According to the North Carolina Department of Health and Human Services, 70% of the state’s adult population has been vaccinated with two doses or one dose of Johnson & Johnson. Robeson County’s rate is 41%.
Last semester a campus-wide survey was sent out and 90% of the faculty, staff and students who responded indicated they were fully vaccinated.
Campus has encouraged vaccination by a variety of means, including incentives. Currently the university has over 1,000 $100 gift cards. Students who upload proof of their booster shot will receive the gift card while supplies last.
Faculty and staff are also eligible for the $100 gift cards as well this semester.
Due to UNCP being a public institution, the vaccine is not mandated for any students, faculty or staff. The North Carolina Commission for Public Health and the state legislature are the only two entities that have the authority to mandate a vaccine in the state.
The only school in the UNC system to start virtually was UNC-Charlotte and began in-person learning on Jan. 24.
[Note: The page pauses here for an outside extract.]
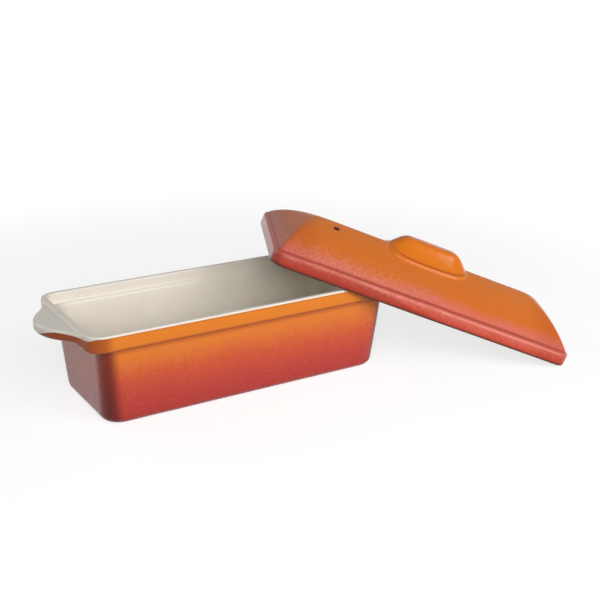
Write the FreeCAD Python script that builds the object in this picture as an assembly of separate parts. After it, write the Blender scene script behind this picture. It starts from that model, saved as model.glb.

UNCP’s COVID response team has been in place since the beginning of the pandemic and consists of representation from academic affairs, student affairs, athletics, housing, student health services and other departments across campus.
The response team met over Winter break and came to the decision to allow a return to campus as the surge of Omicron declines.
UNCP was one of three schools that delayed by a week. The other two schools were Elizabeth City State University and Fayetteville State University.
Chancellor Robin Cummings said the team lets the data that is available to drive the decisions made in response to the pandemic.
“My rationale was I wanted to wait a week to allow the Christmas and New Year holiday surge we were expecting to abate,” Cummings said. “The second reason was that all the models and projections were saying Omicron would peak about the last week of January, and by the first of February we should start seeing a definite decline in cases.”
Cummings said that Omicron’s behavior in other countries has allowed the United States to predict how it may behave domestically.
“We can look at other countries and we have a pretty good idea of modeling how this thing is going to play out. We also know the Omicron variant is highly contagious, much more contagious than any of the Alpha, Beta or Delta variants,” Cummings said. “It’s very infectious, but we now know it’s not as virulent as Delta.”
The symptoms of Omicron tend to be stuffy nose, runny nose, nasal congestion, a dry cough and other upper airway symptoms, as opposed to Delta that would make its way to the lungs of the host.
“We are in a pandemic now, widespread infection. Eventually we will be in an endemic. Which means it becomes part of that family of viruses that affect us on a yearly basis like the flu,” Cummings said.